Requirements: Exactly the lines from the line with "with BuildSketch(Plane.YZ) as" to the line with "obj.parent = empty" should be extracted, both included, with no other lines.

==== Provided data

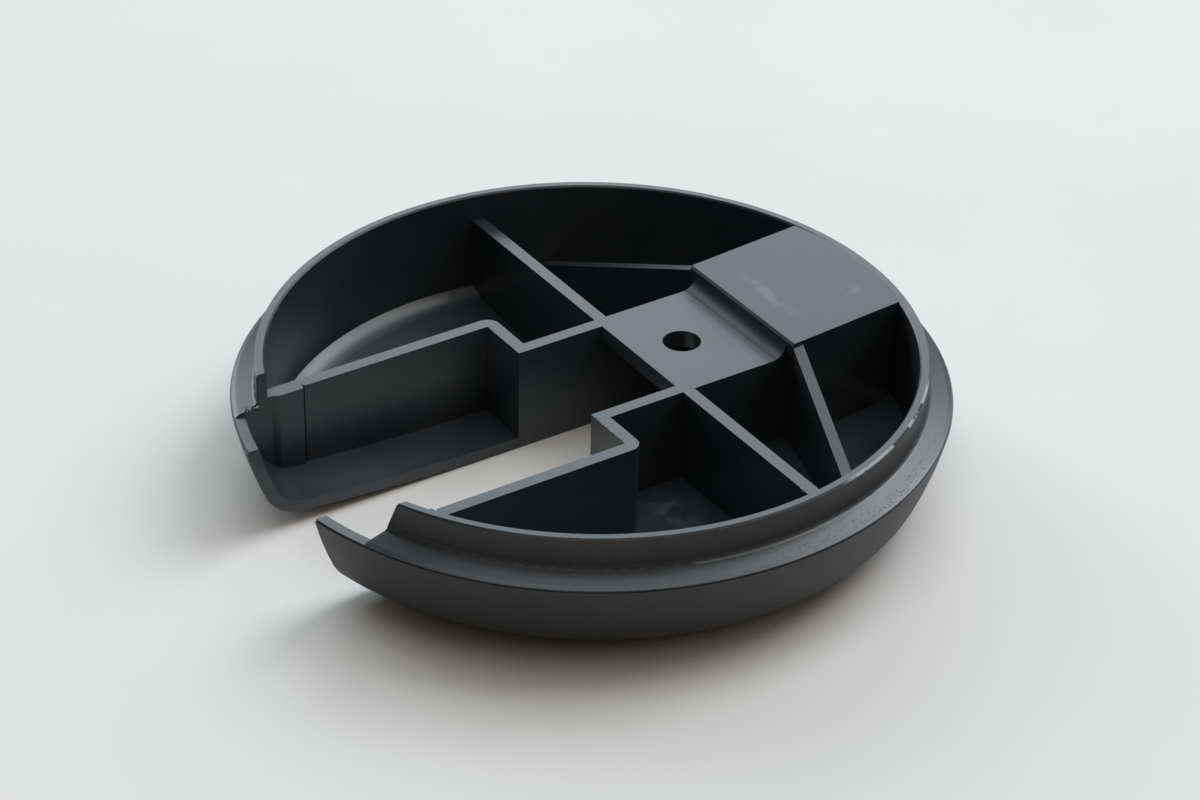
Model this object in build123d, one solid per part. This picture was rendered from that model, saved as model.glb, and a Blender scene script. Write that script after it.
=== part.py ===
"""Plastic hole plug: domed show face, collar for a round panel hole, cable slot, ribs and screw plate.

Millimetres, +Z up. The origin is on the collar's axis in the seat plane, where the panel's face lies.
The dome hangs below Z = 0, the collar stands above it, and the slot's mouth faces -X.
"""

import os
from math import cos, hypot, radians, sin, sqrt, tan

from build123d import *

# Collar and shoulder
COLLAR_R = 29.75  # outside of the collar, a free fit in a 60 mm hole
COLLAR_WALL = 0.9
COLLAR_H = 2.9  # above the seat plane
COLLAR_EDGE = 0.15  # bevel of the collar's top edges
CORE_DRAFT = 1.5  # degrees, inside of the collar
ROOT_FILLET = 0.45  # concave, collar to shoulder
SHOULDER_R = 31.5  # outer edge of the sloping shoulder
SHOULDER_DROP = 0.55
SHOULDER_EDGE = 0.2  # drop of the bevel at the shoulder's outer edge
RIM_R = 32.0  # largest radius, at the parting line
PARTING_DROP = 0.95  # parting line below the seat plane
PARTING_LEDGE = 0.14  # step at the parting line

# Domed shell, three arcs that meet smoothly
DOME_H = 9.9  # lowest point below the seat plane
DOME_ARC = 288.0
CORNER_ARC = 4.3
SIDE_ARC = 30.0
RIM_LEAN = 12.5  # degrees from vertical, where the side meets the rim
SHELL_WALL = 1.1
SHELL_LIP = 0.75  # drop of the thin rim's top in the mouth, below the seat plane

# Slot and the walls beside it
RIB_TOP = 0.3  # all rib tops, above the seat plane
RIB_WALL = 1.2
SLOT_HALF = 5.9  # narrow slot, open through the dome
SLOT_END = 14.6
MOUTH_HALF = 11.25  # wide mouth, down to the dome's inside
JOG_X = -3.95  # mouth side of the jog walls
JOG_CORNER = 1.2  # outer rounding of the jog corners
CREASE_X = -23.1  # end pads of the mouth walls start here
PAD_RISE = 0.3
PAD_L = 2.4
PAD_FADE = 0.6  # run-out of an end pad, short of the collar
CREASE = 0.3  # width and depth of the groove beside an end pad
COLLAR_SLANT = 1.0  # one end of the collar leans back by this much

# Cross rib, screw plate and block
CROSS_X = 4.9  # slot side of the cross rib
PLATE_T = 1.6
SCREW_X = 9.6
SCREW_R = 1.75
BLOCK_X = 16.0  # front of the raised block
BLOCK_HALF = 8.05
BLOCK_FRONT_TOP = 2.1  # above the seat plane, at BLOCK_X
STEP_FILLET = 1.5  # concave foot of the block's front
BLOCK_EDGE = 0.2  # bevel of the block's front top edge

# Diagonal gussets
GUSSET_T = 1.0
GUSSET_LEAN = 16.7  # degrees, plan angle back towards the cross rib
GUSSET_FALL = 20.0  # degrees, slope of the top
GUSSET_START = 0.6  # start of the centre line behind the block's front

# Derived
WALL_OUT = SLOT_HALF + RIB_WALL
MOUTH_OUT = MOUTH_HALF + RIB_WALL
CORE_R = COLLAR_R - COLLAR_WALL
FAR = 2 * RIM_R


def shell_section(inset, top):
    """Half section inside the domed outer surface, moved inwards by inset and closed at height top."""
    lean = radians(RIM_LEAN)
    rim = Vector(RIM_R, -PARTING_DROP)
    side_c = rim + Vector(-cos(lean), sin(lean)) * SIDE_ARC
    dome_c = Vector(0, DOME_ARC - DOME_H)
    reach_side, reach_dome = SIDE_ARC - CORNER_ARC, DOME_ARC - CORNER_ARC
    line = dome_c - side_c
    along = (reach_side**2 - reach_dome**2 + line.length**2) / (2 * line.length)
    across = sqrt(reach_side**2 - along**2)
    unit = line.normalized()
    corner_c = side_c + unit * along + Vector(unit.Y, -unit.X) * across

    def on(centre, radius, towards):
        return centre + (towards - centre).normalized() * (radius - inset)

    pole = on(dome_c, DOME_ARC, Vector(0, -DOME_H))
    low = corner_c + (corner_c - dome_c).normalized() * (CORNER_ARC - inset)
    high = corner_c + (corner_c - side_c).normalized() * (CORNER_ARC - inset)
    side_r = SIDE_ARC - inset
    lip_y = min(top, side_c.Y - 1)
    lip = Vector(side_c.X + sqrt(side_r**2 - (lip_y - side_c.Y) ** 2), lip_y)
    with BuildSketch(Plane.XZ) as section:
        with BuildLine():
            ThreePointArc(pole, on(dome_c, DOME_ARC, pole + low), low)
            ThreePointArc(low, on(corner_c, CORNER_ARC, (low + high) / 2), high)
            ThreePointArc(high, on(side_c, SIDE_ARC, (high + lip) / 2), lip)
            Polyline(lip, (0, lip_y), pole)
        make_face()
    return section.sketch


def turned(sketch):
    return revolve(sketch, Axis.Z)


def envelope():
    """Everything inside the outer surface: dome, parting ledge, shoulder and collar, filled in."""
    step_r = RIM_R - PARTING_LEDGE
    with BuildSketch(Plane.XZ) as top:
        with BuildLine():
            Polyline(
                (0, -PARTING_DROP),
                (step_r, -PARTING_DROP),
                (step_r, -SHOULDER_DROP - SHOULDER_EDGE),
                (SHOULDER_R, -SHOULDER_DROP),
                (COLLAR_R, 0),
                (COLLAR_R, COLLAR_H),
                (0, COLLAR_H),
                close=True,
            )
        make_face()
        fillet(corner(top, COLLAR_R, 0), ROOT_FILLET)
        chamfer(corner(top, COLLAR_R, COLLAR_H), COLLAR_EDGE)
    return turned(shell_section(0, -PARTING_DROP)) + turned(top.sketch)


def corner(sketch, x, y):
    return sketch.vertices().sort_by(lambda v: hypot(v.X - x, v.Y - y))[0]


def dish():
    """Section of the domed shell's inside, carried on up past the collar's top."""
    return shell_section(SHELL_WALL, COLLAR_H + 1)


def core():
    """Section inside the drafted collar, with a small bevel at its mouth."""
    low_r = CORE_R - (COLLAR_H + DOME_H) * tan(radians(CORE_DRAFT))
    with BuildSketch(Plane.XZ) as section:
        with BuildLine():
            Polyline(
                (0, -DOME_H),
                (low_r, -DOME_H),
                (CORE_R, COLLAR_H - COLLAR_EDGE),
                (CORE_R + COLLAR_EDGE, COLLAR_H),
                (CORE_R + COLLAR_EDGE, COLLAR_H + 1),
                (0, COLLAR_H + 1),
                close=True,
            )
        make_face()
    return section.sketch


def block(x0, x1, half_y, z0, z1):
    return Pos((x0 + x1) / 2, 0, (z0 + z1) / 2) * Box(x1 - x0, 2 * half_y, z1 - z0)


def wall_blocks():
    """Solid blanks of the mouth walls, the slot walls and the cross rib, up to the rib tops."""
    mouth = block(-FAR, JOG_X + RIB_WALL, MOUTH_OUT, -DOME_H, RIB_TOP)
    corners = mouth.edges().filter_by(Axis.Z).group_by(Axis.X)[-1]
    slot = block(JOG_X, BLOCK_X + RIB_WALL, WALL_OUT, -DOME_H, RIB_TOP)
    cross = block(CROSS_X, CROSS_X + RIB_WALL, FAR, -DOME_H, RIB_TOP)
    return [fillet(corners, JOG_CORNER), slot, cross]


def raised_block():
    """Block behind the screw plate. Its top slopes up to meet the collar's top."""
    with BuildSketch(Plane.XZ) as side:
        with BuildLine():
            Polyline(
                (BLOCK_X, -DOME_H),
                (BLOCK_X, BLOCK_FRONT_TOP),
                (CORE_R, COLLAR_H),
                (COLLAR_R - COLLAR_EDGE, COLLAR_H),
                (COLLAR_R - COLLAR_EDGE, -DOME_H),
                close=True,
            )
        make_face()
        chamfer(corner(side, BLOCK_X, BLOCK_FRONT_TOP), BLOCK_EDGE)
    return extrude(side.sketch, BLOCK_HALF, both=True)


def step_foot():
    """Concave fillet between the screw plate and the block's front."""
    centre = (BLOCK_X - STEP_FILLET, RIB_TOP + STEP_FILLET)
    with BuildSketch(Plane.XZ) as side:
        with Locations(centre):
            Rectangle(STEP_FILLET, STEP_FILLET, align=(Align.MIN, Align.MAX))
            Circle(STEP_FILLET, mode=Mode.SUBTRACT)
    return extrude(side.sketch, WALL_OUT, both=True)


def gusset(side):
    """Diagonal rib from the block's front corner, its top falling towards the collar."""
    top = BLOCK_FRONT_TOP - BLOCK_EDGE
    fall = (RIM_R + GUSSET_T / 2) * tan(radians(GUSSET_FALL))
    with BuildSketch(Plane.XZ) as profile:
        Polygon(
            (-GUSSET_T, -DOME_H),
            (RIM_R, -DOME_H),
            (RIM_R, top - fall),
            (-GUSSET_T / 2, top),
            (-GUSSET_T, top),
            align=None,
        )
    rib = extrude(profile.sketch, GUSSET_T / 2, both=True)
    turn = side * (90 + GUSSET_LEAN)
    return Pos(BLOCK_X + GUSSET_START, side * BLOCK_HALF, 0) * Rot(0, 0, turn) * rib


def mouth_plan(side):
    """Half of the mouth in plan, with the end pad and the groove beside it."""
    edge = side * MOUTH_HALF
    return [
        (JOG_X, edge),
        (CREASE_X + CREASE, edge),
        (CREASE_X + CREASE / 2, side * (MOUTH_HALF + CREASE)),
        (CREASE_X, side * (MOUTH_HALF - PAD_RISE)),
        (CREASE_X - PAD_L, side * (MOUTH_HALF - PAD_RISE)),
        (CREASE_X - PAD_L - PAD_FADE, edge),
        (-FAR, edge),
    ]


def mouth_cutter():
    """Clears the mouth down to the shell's inside and down to the lip of the thin rim."""
    with BuildSketch() as plan:
        with BuildLine():
            Polyline(*mouth_plan(1), *reversed(mouth_plan(-1)), close=True)
        make_face()
    prism = Pos(0, 0, -DOME_H) * extrude(plan.sketch, DOME_H + COLLAR_H + 1)
    above = block(-FAR, FAR, FAR, -SHELL_LIP, COLLAR_H + 1)
    return prism & (turned(dish()) + above)


def slot_cutter():
    """The slot through the dome, open upwards as far as the cross rib and running on under the plate."""
    open_part = block(-FAR, CROSS_X, SLOT_HALF, -FAR, FAR)
    under = block(-FAR, SLOT_END, SLOT_HALF, -FAR, RIB_TOP - PLATE_T)
    return open_part + under


def collar_slant():
    """Trims one end of the collar to a lean, above the wall's top."""
    with BuildSketch(Plane.YZ) as wedge:
        Polygon(
            (0, RIB_TOP),
            (-MOUTH_HALF, RIB_TOP),
            (-MOUTH_HALF - COLLAR_SLANT * (1 + 1 / COLLAR_H), COLLAR_H + 1),
            (0, COLLAR_H + 1),
            align=None,
        )
    return Pos(-FAR, 0, 0) * extrude(wedge.sketch, FAR + CREASE_X)


def plug():
    hollow = turned(dish() & core())
    for rib in wall_blocks() + [raised_block(), step_foot(), gusset(1), gusset(-1)]:
        hollow -= rib
    body = envelope() - hollow
    body -= mouth_cutter()
    body -= slot_cutter()
    body -= collar_slant()
    return body - Pos(SCREW_X, 0, 0) * Cylinder(SCREW_R, FAR)


os.makedirs("parts", exist_ok=True)
export_step(plug(), "parts/plug.step")
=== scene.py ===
"""Looks of the plastic hole plug: moulded plastic, flash, floor, light and camera."""
import math
import random
import bmesh
import bpy
from mathutils import Matrix, Vector
from mathutils.bvhtree import BVHTree


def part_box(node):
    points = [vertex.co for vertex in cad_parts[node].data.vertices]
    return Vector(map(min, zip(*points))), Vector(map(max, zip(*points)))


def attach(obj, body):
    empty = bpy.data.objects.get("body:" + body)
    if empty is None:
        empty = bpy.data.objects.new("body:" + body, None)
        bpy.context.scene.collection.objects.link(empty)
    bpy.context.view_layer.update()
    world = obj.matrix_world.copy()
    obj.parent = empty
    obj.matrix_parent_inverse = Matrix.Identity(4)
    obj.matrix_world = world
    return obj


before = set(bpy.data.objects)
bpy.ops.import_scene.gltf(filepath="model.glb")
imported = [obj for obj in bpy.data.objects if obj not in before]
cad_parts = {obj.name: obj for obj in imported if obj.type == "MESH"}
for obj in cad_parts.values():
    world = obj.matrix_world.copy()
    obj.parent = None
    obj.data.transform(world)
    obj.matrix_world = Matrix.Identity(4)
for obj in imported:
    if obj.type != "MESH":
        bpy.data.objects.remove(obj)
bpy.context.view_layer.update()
MM = 0.001
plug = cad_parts["plug"]
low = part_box("plug")[0]

FLOOR_HALF = 3.0         # half the floor's side
LAMP_DISTANCE = 2.5
WORLD_STRENGTH = 0.04
PLASTIC_IOR = 1.58       # styrene plastics
BUMP_DEPTH = 0.03 * MM

# name, start and end of the edge in mm, number of crumbs, size in mm, seed
FLASH_LINES = [
    ("flash_slot_jog", (-4.2, -6.7, 0.4), (-4.3, -10.6, 0.4), 16, 0.20, 3),
    ("flash_rib_end", (4.6, -24.9, 0.4), (4.7, -25.8, 0.4), 6, 0.24, 5),
    ("flash_rim_tip", (-28.6, 11.3, -0.3), (-27.4, 11.2, -0.3), 7, 0.34, 8),
]

# name, azimuth and height in degrees, diameter in metres, brightness, colour
LAMPS = [
    ("overhead", 56, 89, 2.2, 1.65, (0.97, 0.99, 1.0)),
    ("window_left", 100, 18, 1.5, 2.8, (1.0, 0.97, 1.0)),
    ("window_back", 56, 18, 1.5, 1.3, (1.0, 1.0, 0.95)),
    ("sky_back", 56, 33, 1.2, 2.0, (0.80, 0.92, 1.0)),
    ("sky_left", 95, 33, 1.4, 1.9, (0.84, 0.96, 1.0)),
    ("sky_right", 15, 33, 1.4, 3.0, (0.90, 0.94, 1.0)),
    ("high_right", 0, 48, 1.8, 3.75, (0.98, 0.99, 1.0)),
    ("low_right", -35, 18, 1.5, 0.3, (0.8, 0.85, 1.0)),
    ("front_right", -60, 48, 1.8, 0.45, (1.0, 0.88, 0.75)),
    ("front_left", 236, 48, 1.8, 0.48, (1.0, 0.80, 0.55)),
]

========

Reply:
    with BuildSketch(Plane.YZ) as wedge:
        Polygon(
            (0, RIB_TOP),
            (-MOUTH_HALF, RIB_TOP),
            (-MOUTH_HALF - COLLAR_SLANT * (1 + 1 / COLLAR_H), COLLAR_H + 1),
            (0, COLLAR_H + 1),
            align=None,
        )
    return Pos(-FAR, 0, 0) * extrude(wedge.sketch, FAR + CREASE_X)


def plug():
    hollow = turned(dish() & core())
    for rib in wall_blocks() + [raised_block(), step_foot(), gusset(1), gusset(-1)]:
        hollow -= rib
    body = envelope() - hollow
    body -= mouth_cutter()
    body -= slot_cutter()
    body -= collar_slant()
    return body - Pos(SCREW_X, 0, 0) * Cylinder(SCREW_R, FAR)


os.makedirs("parts", exist_ok=True)
export_step(plug(), "parts/plug.step")
=== scene.py ===
"""Looks of the plastic hole plug: moulded plastic, flash, floor, light and camera."""
import math
import random
import bmesh
import bpy
from mathutils import Matrix, Vector
from mathutils.bvhtree import BVHTree


def part_box(node):
    points = [vertex.co for vertex in cad_parts[node].data.vertices]
    return Vector(map(min, zip(*points))), Vector(map(max, zip(*points)))


def attach(obj, body):
    empty = bpy.data.objects.get("body:" + body)
    if empty is None:
        empty = bpy.data.objects.new("body:" + body, None)
        bpy.context.scene.collection.objects.link(empty)
    bpy.context.view_layer.update()
    world = obj.matrix_world.copy()
    obj.parent = empty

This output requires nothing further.